It's not simply that "PC are lasting longer these days, so people are buying less". Sure, that might be part of it, but it's not the whole picture, and what about those companies that aren't "PC companies", like Qualcomm? The whole "people aren't upgrading their PCs" doesn't explain the downturn of those companies, but the entire global economy tanking quite a bit does. Jimmy can't afford a new shiny cellphone every year.

Edit: And consumer spending and disposable income is down, because of wage stagnation, and the erosion of the middle-class.

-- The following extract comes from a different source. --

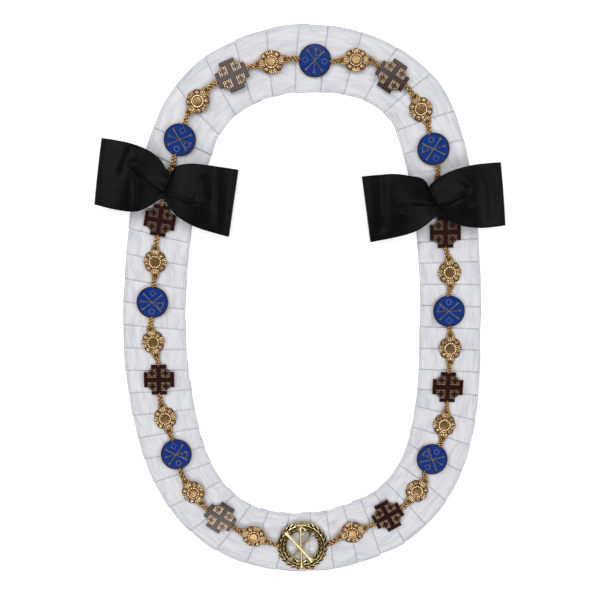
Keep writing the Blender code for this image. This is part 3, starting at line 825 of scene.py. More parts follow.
def calculate(tree, operation, a, b=0.0, clamp=False):
    made = tree.nodes.new("ShaderNodeMath")
    made.operation = operation
    made.use_clamp = clamp
    for socket, value in zip(made.inputs, (a, b)):
        if isinstance(value, (int, float)):
            socket.default_value = value
        else:
            tree.links.new(value, socket)
    return made.outputs[0]


def stretched(tree, vector, scale, location=(0.0, 0.0, 0.0)):
    mapping = tree.nodes.new("ShaderNodeMapping")
    mapping.inputs["Scale"].default_value = scale
    mapping.inputs["Location"].default_value = location
    tree.links.new(vector, mapping.inputs["Vector"])
    return mapping.outputs["Vector"]


def noise(tree, vector, scale=1.0, detail=2.0, roughness=0.5):
    made = tree.nodes.new("ShaderNodeTexNoise")
    made.inputs["Scale"].default_value = scale
    made.inputs["Detail"].default_value = detail
    made.inputs["Roughness"].default_value = roughness
    tree.links.new(vector, made.inputs["Vector"])
    return made.outputs["Fac"]


def ramp(tree, value, *stops):
    made = tree.nodes.new("ShaderNodeValToRGB")
    elements = made.color_ramp.elements
    while len(elements) < len(stops):
        elements.new(0.5)
    for element, (place, colour) in zip(elements, stops):
        element.position = place
        element.color = (*colour, 1.0)
    tree.links.new(value, made.inputs["Fac"])
    return made.outputs["Color"]


def remap(tree, value, from_low, from_high, to_low, to_high):
    made = tree.nodes.new("ShaderNodeMapRange")
    made.inputs["From Min"].default_value = from_low
    made.inputs["From Max"].default_value = from_high
    made.inputs["To Min"].default_value = to_low
    made.inputs["To Max"].default_value = to_high
    tree.links.new(value, made.inputs["Value"])
    return made.outputs["Result"]


def set_bump(tree, shader, height, strength, distance):
    made = tree.nodes.new("ShaderNodeBump")
    made.inputs["Strength"].default_value = strength
    made.inputs["Distance"].default_value = distance
    tree.links.new(height, made.inputs["Height"])
    tree.links.new(made.outputs["Normal"], shader.inputs["Normal"])


def object_place(tree):
    return tree.nodes.new("ShaderNodeTexCoord").outputs["Object"]


def cloth_place(tree):
    """The cloth's own coordinates in metres: the vector, the way along and the way across."""
    made = tree.nodes.new("ShaderNodeUVMap")
    made.uv_map = "cloth"
    split = tree.nodes.new("ShaderNodeSeparateXYZ")
    tree.links.new(made.outputs["UV"], split.inputs["Vector"])
    return made.outputs["UV"], split.outputs["X"], split.outputs["Y"]


def watered_figure(tree, vector, along, across):
    """Watered silk: wavering streaks along the ribbon that thicken, fade and break, 0 to 1."""
    wander = noise(tree, stretched(tree, vector, WAVER_FINENESS))
    bend = calculate(tree, "MULTIPLY", calculate(tree, "SUBTRACT", wander, 0.5), WAVER)
    joined = tree.nodes.new("ShaderNodeCombineXYZ")
    tree.links.new(along, joined.inputs["X"])
    tree.links.new(calculate(tree, "ADD", across, bend), joined.inputs["Y"])
    total = 0.0
    for place, (length, width, share) in enumerate(STREAKS):
        layer = stretched(tree, joined.outputs["Vector"], (length, width, 1.0), (place * 5.0, 0.0, 0.0))
        streak = noise(tree, layer)
        total = calculate(tree, "ADD", remap(tree, streak, 0.3, 0.7, 0.0, share), total)
    return total


def silk(name, dark, middle, light, sheen, rough, gloss, relief):
    """Moire ribbon: crosswise ribs, and the watered figure in tone and gloss."""
    material, tree, shader = new_material(name)
    vector, along, across = cloth_place(tree)
    figure = watered_figure(tree, vector, along, across)
    tree.links.new(ramp(tree, figure, (0.1, dark), (0.5, middle), (0.9, light)), shader.inputs["Base Color"])
    tree.links.new(remap(tree, figure, 0.0, 1.0, rough + 0.08, rough - 0.08), shader.inputs["Roughness"])
    shader.inputs["Specular IOR Level"].default_value = gloss
    shader.inputs["Sheen Weight"].default_value = sheen
    shader.inputs["Sheen Roughness"].default_value = 0.4
    ribs = calculate(tree, "SINE", calculate(tree, "MULTIPLY", along, 2 * math.pi / SILK_RIB_PITCH))
    creases = noise(tree, stretched(tree, vector, CREASE_FINENESS))
    height = calculate(tree, "MULTIPLY", ribs, 0.2)
    for form, share in ((figure, 1.4), (creases, 2.0)):
        height = calculate(tree, "ADD", height, calculate(tree, "MULTIPLY", form, share))
    set_bump(tree, shader, height, relief, 0.0003)
    return material


def gilt(name, bright, dark, polish, tarnish, grain, metal=1.0, middle=None, lacquer=0.0):
    """Cast gilt metal, darker and duller where the tone is low: painted shade and patina in its recesses, and
    painted highlight and wear where the tone is high.
    """
    material, tree, shader = new_material(name)
    place = object_place(tree)
    tone = tree.nodes.new("ShaderNodeAttribute")
    tone.attribute_name = "tone"
    patches = noise(tree, place, 700.0, 3.0, 0.6)
    spots = calculate(tree, "MULTIPLY", calculate(tree, "SUBTRACT", patches, 0.5), tarnish)
    level = calculate(tree, "ADD", tone.outputs["Fac"], spots, clamp=True)
    middle = middle or tuple((a + b) / 2 for a, b in zip(bright, dark))
    tree.links.new(ramp(tree, level, (0.0, dark), (0.5, middle), (1.0, bright)), shader.inputs["Base Color"])
    shader.inputs["Metallic"].default_value = metal
    shader.inputs["Coat Weight"].default_value = lacquer
    shader.inputs["Coat Roughness"].default_value = 0.12
    tree.links.new(remap(tree, level, 0.0, 1.0, polish + 0.2, polish), shader.inputs["Roughness"])
    set_bump(tree, shader, noise(tree, place, 1800.0, 2.0), grain, 0.0002)
    return material


def enamel(name, deep, pale, rough, gloss):
    """Fired enamel: faint clouds of colour under a glassy, slightly uneven top."""
    material, tree, shader = new_material(name)
    place = object_place(tree)
    tree.links.new(ramp(tree, noise(tree, place, 240.0, 3.0, 0.6), (0.3, deep), (0.7, pale)),
                   shader.inputs["Base Color"])
    shader.inputs["Roughness"].default_value = rough
    shader.inputs["Specular IOR Level"].default_value = gloss
    set_bump(tree, shader, noise(tree, place, 420.0, 1.0), 0.10, 0.0002)
    return material


def thread_material(name, dark, light):
    """Twisted sewing thread."""
    material, tree, shader = new_material(name)
    place = object_place(tree)
    strands = noise(tree, place, 3000.0, 2.0)
    tree.links.new(ramp(tree, strands, (0.3, dark), (0.7, light)), shader.inputs["Base Color"])
    shader.inputs["Roughness"].default_value = 0.7
    set_bump(tree, shader, strands, 0.5, 0.0002)
    return material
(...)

It actually does because even mobile innovation has stagnated. The truth is going to be a combination of factors. To point to one and say THIS is the reason is simply wrong. So no, it absolutely isn't as straight forward as you think it is.

When Qualcomm was making money hand over fist not everyone had a smart phone and new phones had significant improvements over the previous. The market is now saturated and everyone owns one. New devices offering less return on investment. I'm typing this on an iPad mini 2, the reason I'm not typing it on an iPad mini 4 isn't because I can't afford one. It's because it doesn't provide a substantial enough upgrade for me to retire this one.
 

nerp

Diamond Member
Dec 31, 2005
9,866
105
106
The refresh cycle for PCs has in fact lengthened by quite a bit. People tend not to replace computers. Some are not replacing them at all and going for Chromebooks and devices like the Surface or going for a laptop. The vast, overwhelming majority of people never upgrade the computer they buy.

Tablet sales have also tanked because people don't need to upgrade them when their iPad 2 mini or air still works great for them.
 

hhhd1

Senior member
Apr 8, 2012
667
3
71
The fact is, people who paid $200/$300 for an i5/i7 Sandybridge 5 years ago, still have absolutely no reason to upgrade, unless you do specific things like (high-res gaming/encoding/..etc).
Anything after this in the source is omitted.